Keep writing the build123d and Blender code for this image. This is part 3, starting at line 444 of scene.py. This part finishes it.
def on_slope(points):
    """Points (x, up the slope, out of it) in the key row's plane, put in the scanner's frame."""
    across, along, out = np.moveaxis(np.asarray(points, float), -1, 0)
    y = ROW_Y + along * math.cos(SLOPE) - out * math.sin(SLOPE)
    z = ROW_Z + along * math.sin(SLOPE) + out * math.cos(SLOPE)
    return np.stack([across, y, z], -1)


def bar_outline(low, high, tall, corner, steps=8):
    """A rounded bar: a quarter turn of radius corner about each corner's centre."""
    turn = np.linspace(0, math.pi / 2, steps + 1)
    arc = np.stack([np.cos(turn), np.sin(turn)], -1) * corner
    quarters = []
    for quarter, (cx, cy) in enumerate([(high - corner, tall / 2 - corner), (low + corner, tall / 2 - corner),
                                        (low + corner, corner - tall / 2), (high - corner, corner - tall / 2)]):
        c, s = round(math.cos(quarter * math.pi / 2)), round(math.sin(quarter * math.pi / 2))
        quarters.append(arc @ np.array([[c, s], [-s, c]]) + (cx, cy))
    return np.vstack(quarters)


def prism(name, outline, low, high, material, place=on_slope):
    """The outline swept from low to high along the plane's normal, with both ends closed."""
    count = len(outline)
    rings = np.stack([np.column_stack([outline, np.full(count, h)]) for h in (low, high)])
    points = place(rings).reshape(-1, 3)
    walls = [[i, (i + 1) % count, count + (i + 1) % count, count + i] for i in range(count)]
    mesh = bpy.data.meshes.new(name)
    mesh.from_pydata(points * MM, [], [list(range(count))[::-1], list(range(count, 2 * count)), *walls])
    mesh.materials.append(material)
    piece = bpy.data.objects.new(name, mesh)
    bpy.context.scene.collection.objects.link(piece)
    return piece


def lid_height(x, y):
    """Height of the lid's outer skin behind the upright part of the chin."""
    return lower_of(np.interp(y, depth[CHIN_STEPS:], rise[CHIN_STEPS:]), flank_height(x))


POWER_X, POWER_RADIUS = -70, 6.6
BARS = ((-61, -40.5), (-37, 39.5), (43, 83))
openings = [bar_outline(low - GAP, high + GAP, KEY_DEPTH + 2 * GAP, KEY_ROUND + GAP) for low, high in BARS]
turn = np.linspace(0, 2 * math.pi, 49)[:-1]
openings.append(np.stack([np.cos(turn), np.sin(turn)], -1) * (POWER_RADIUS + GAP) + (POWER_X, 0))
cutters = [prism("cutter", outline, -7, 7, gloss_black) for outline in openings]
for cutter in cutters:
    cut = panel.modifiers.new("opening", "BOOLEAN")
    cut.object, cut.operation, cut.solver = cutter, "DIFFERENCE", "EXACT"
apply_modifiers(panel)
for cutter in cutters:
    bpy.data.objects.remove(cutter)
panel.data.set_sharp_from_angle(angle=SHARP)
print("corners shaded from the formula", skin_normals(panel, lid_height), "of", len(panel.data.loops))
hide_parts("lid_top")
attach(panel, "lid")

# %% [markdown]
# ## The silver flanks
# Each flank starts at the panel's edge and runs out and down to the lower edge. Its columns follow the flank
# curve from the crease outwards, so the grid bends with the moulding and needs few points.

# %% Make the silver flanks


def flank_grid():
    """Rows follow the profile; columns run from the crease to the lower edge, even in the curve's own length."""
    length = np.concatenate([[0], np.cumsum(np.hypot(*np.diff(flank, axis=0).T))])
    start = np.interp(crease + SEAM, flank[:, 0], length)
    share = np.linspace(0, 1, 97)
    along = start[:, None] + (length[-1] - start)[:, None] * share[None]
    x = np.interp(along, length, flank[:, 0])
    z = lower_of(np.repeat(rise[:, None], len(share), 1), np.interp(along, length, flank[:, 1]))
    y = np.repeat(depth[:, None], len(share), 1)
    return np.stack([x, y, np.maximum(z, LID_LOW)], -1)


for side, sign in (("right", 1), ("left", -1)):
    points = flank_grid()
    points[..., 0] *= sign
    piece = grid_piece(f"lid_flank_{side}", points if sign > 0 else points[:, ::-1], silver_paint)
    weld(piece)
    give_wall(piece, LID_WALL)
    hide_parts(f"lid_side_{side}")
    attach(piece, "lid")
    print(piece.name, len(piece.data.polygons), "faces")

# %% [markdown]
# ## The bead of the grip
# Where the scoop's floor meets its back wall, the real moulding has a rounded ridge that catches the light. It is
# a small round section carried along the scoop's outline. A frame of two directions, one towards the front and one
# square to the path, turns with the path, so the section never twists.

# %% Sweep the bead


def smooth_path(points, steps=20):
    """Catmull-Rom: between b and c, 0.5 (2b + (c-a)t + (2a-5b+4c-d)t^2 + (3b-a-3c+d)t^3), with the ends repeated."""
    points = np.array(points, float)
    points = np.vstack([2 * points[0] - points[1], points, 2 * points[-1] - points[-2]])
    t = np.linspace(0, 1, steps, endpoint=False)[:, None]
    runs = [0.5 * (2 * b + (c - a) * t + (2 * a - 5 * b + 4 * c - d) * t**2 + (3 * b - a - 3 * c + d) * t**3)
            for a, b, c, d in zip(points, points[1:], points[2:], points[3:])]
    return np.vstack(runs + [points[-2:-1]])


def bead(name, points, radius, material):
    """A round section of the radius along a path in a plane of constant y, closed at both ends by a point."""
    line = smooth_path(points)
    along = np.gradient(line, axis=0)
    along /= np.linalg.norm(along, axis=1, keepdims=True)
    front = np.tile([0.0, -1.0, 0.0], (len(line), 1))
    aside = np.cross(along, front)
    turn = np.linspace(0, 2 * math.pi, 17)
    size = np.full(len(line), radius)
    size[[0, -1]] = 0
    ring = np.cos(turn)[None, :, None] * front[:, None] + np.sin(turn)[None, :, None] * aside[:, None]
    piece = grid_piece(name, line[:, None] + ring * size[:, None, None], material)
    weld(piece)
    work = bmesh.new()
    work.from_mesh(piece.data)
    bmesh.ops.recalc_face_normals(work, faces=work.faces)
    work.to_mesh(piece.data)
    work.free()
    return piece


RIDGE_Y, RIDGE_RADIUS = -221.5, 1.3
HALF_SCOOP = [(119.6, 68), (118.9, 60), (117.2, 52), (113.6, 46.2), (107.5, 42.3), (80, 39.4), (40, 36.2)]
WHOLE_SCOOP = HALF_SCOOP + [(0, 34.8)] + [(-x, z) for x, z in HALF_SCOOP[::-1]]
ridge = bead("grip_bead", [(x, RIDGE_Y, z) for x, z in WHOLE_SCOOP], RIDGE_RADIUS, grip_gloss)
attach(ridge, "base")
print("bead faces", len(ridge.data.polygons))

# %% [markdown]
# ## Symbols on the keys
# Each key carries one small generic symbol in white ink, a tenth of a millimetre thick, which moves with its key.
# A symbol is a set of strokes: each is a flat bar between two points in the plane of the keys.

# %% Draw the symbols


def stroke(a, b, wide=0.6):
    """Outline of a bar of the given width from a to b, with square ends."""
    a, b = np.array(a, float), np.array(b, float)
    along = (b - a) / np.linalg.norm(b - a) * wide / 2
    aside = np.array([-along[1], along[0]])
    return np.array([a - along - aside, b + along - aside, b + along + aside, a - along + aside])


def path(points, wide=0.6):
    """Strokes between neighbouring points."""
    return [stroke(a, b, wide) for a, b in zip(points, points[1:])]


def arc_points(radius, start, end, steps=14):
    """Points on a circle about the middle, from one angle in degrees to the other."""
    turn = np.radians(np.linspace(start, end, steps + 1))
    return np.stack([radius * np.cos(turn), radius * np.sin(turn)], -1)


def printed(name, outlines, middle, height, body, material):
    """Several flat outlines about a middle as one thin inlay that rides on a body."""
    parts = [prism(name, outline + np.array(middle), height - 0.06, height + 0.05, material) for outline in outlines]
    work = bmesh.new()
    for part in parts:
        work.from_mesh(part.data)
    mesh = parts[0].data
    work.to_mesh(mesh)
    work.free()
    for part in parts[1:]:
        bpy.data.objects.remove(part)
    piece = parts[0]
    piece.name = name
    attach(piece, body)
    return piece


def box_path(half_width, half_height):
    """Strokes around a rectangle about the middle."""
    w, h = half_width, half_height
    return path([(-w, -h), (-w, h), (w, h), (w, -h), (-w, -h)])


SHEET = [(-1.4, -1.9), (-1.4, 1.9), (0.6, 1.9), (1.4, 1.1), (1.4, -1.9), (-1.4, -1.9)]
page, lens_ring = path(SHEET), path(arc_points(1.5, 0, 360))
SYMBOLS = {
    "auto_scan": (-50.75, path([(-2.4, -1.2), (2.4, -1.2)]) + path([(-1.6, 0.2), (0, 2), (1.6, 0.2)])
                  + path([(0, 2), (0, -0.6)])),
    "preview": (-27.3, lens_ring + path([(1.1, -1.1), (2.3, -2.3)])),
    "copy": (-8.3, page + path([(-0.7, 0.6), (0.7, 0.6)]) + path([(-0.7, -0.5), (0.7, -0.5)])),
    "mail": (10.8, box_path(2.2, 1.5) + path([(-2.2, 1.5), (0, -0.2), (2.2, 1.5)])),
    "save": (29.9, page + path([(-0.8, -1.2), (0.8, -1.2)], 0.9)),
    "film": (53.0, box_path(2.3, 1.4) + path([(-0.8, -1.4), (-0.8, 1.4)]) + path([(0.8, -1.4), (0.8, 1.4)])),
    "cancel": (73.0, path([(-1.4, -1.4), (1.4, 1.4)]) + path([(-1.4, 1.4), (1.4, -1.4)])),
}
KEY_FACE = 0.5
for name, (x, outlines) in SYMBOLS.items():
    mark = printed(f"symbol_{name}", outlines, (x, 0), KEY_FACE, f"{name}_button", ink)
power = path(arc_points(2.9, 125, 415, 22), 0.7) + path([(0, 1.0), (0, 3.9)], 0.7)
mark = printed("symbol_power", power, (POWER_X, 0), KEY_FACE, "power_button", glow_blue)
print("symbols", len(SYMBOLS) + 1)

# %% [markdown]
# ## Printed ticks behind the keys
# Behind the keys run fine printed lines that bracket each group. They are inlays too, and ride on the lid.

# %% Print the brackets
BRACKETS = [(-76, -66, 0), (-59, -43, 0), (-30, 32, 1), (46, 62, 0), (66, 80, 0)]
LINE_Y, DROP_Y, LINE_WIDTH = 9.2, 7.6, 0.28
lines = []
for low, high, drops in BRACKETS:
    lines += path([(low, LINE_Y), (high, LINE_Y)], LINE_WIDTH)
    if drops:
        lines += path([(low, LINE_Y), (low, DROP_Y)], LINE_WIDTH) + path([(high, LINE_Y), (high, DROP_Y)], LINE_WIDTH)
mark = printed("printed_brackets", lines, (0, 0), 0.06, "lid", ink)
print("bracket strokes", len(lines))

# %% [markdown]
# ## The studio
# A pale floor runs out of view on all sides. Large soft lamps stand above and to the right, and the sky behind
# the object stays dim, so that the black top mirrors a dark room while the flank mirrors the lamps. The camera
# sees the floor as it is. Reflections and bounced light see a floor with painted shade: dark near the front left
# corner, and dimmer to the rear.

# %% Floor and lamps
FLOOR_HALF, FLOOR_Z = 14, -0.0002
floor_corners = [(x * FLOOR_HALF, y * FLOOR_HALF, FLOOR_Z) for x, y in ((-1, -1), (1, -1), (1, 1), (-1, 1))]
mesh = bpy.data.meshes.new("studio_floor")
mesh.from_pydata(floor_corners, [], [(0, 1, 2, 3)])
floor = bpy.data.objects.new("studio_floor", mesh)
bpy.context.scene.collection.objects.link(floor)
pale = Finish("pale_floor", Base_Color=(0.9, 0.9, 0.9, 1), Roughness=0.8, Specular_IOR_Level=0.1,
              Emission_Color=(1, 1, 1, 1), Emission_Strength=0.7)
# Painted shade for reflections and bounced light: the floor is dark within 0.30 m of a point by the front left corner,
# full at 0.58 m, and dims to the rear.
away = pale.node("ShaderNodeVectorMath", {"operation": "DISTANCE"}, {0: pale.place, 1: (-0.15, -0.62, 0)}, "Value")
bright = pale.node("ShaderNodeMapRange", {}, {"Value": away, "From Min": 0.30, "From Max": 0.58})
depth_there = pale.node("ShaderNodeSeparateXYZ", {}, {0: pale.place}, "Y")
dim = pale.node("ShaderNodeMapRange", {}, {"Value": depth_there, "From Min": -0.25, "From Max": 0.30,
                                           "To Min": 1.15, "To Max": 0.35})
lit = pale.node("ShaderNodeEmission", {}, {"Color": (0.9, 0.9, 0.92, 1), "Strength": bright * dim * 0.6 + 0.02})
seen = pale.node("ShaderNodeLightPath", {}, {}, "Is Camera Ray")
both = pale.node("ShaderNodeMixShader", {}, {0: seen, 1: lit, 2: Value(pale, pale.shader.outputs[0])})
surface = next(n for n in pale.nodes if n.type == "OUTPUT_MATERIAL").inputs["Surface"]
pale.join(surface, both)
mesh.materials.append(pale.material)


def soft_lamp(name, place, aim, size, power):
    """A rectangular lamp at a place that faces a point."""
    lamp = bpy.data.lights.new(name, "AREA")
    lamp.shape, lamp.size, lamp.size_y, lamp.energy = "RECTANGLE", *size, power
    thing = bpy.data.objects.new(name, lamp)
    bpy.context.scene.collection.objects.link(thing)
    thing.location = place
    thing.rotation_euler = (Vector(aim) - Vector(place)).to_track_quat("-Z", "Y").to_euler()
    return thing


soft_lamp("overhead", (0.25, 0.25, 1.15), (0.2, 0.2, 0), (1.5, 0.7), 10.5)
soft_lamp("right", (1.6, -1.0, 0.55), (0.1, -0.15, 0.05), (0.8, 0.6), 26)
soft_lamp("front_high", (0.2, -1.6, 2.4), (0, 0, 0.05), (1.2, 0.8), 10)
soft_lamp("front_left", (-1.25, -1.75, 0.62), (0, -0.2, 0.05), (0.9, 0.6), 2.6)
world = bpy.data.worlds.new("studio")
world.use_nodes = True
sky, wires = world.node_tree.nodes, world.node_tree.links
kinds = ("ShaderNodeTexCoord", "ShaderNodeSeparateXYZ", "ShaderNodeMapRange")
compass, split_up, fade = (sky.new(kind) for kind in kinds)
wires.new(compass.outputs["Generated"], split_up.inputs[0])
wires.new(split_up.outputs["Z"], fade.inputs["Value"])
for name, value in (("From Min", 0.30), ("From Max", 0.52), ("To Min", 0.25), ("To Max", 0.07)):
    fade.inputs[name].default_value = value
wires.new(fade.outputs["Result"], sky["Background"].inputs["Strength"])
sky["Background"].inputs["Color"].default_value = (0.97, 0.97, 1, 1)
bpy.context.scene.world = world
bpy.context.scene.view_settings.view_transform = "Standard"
_ _ _ _
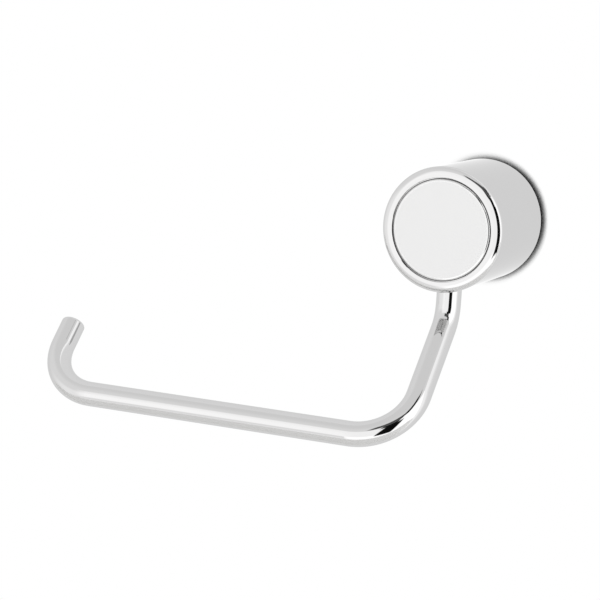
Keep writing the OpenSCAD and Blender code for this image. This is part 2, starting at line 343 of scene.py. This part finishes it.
_ _ _ _
Provide the count, and nothing else, of lines in the data above where the word "attach" occurs.

4